### WORK INSTRUCTIONS
Extract, without alteration, each line from the start of the listing to the line bearing "floor at Z = 0.".

### SUPPLIED DATA

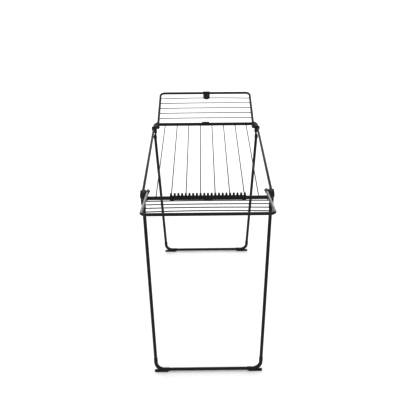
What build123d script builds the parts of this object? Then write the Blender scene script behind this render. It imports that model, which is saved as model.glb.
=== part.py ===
"""Free-standing folding winged clothes airer, in millimetres, +Z up, floor at Z = 0.

X runs across the airer, Y along it (front wing towards -Y). The origin is on the floor under the
centre of the top. Each physical piece is written as its own STEP file in parts/.
"""
from build123d import *
from math import atan2, cos, degrees, hypot, radians, sin
import os

# Top panel
BAR_Y = 436.0            # cross bar centre from the middle of the airer
BAR_Z = 950.0            # cross bar, rail and drying wire centre height
BAR_R = 8.5
BAR_END_X = 283.0        # cross bar end, inside the hub
RAIL_X = 293.2
RAIL_R = 6.25
RAIL_END_Y = 390.0       # rail end, inside the hub
TUBE_WALL = 1.2
WIRE_PITCH = 66.0
WIRE_COUNT = 8
WIRE_R = 2.25
INNER_SHIFT = 2.7        # the six inner wires and the comb sit this far right of centre

# Legs: one tube bent into a U, spread outwards and slightly narrower at the floor
LEG_R = 7.8
LEG_PIVOT_X = 291.7
LEG_PIVOT_Y = 399.5
LEG_PIVOT_Z = 928.0
FOOT_X = 265.0
FOOT_Y = 545.0
FOOT_Z = 12.3
LEG_BEND = 42.0
LEG_TUBE_START = 40.0    # tube end below the pivot, along the leg

# Leg knuckle
EYE_R = 9.5
BLADE_X0 = 282.8
BLADE_X1 = 289.2
BLADE_HALF = 8.0
BLADE_END = 40.0
FLARE_START = 14.0
FLARE_R = 3.1
COLLAR_START = 38.0
COLLAR_END = 50.0
COLLAR_R = 9.0
PLUG_START = 32.0        # plug inside the leg tube
PLUG_END = 76.0
PLUG_R = 6.1
LEG_PIN_R = 3.0
RUNNING_GAP = 0.05

# Feet
FOOT_R = 8.8
FOOT_REACH = 66.0
FOOT_COLLAR_R = 9.3
FOOT_COLLAR = 8.0
PAD_X0 = 203.0
PAD_X1 = 274.0
PAD_WIDTH = 16.0
PAD_TOP = 6.0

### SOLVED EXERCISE
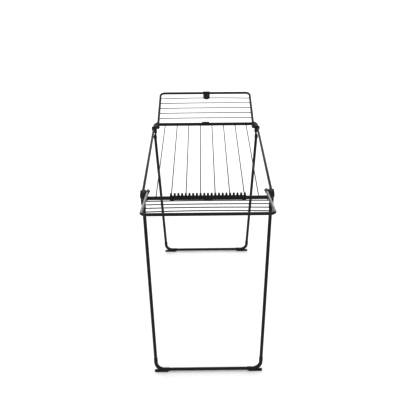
What build123d script builds the parts of this object? Then write the Blender scene script behind this render. It imports that model, which is saved as model.glb.
=== part.py ===
"""Free-standing folding winged clothes airer, in millimetres, +Z up, floor at Z = 0.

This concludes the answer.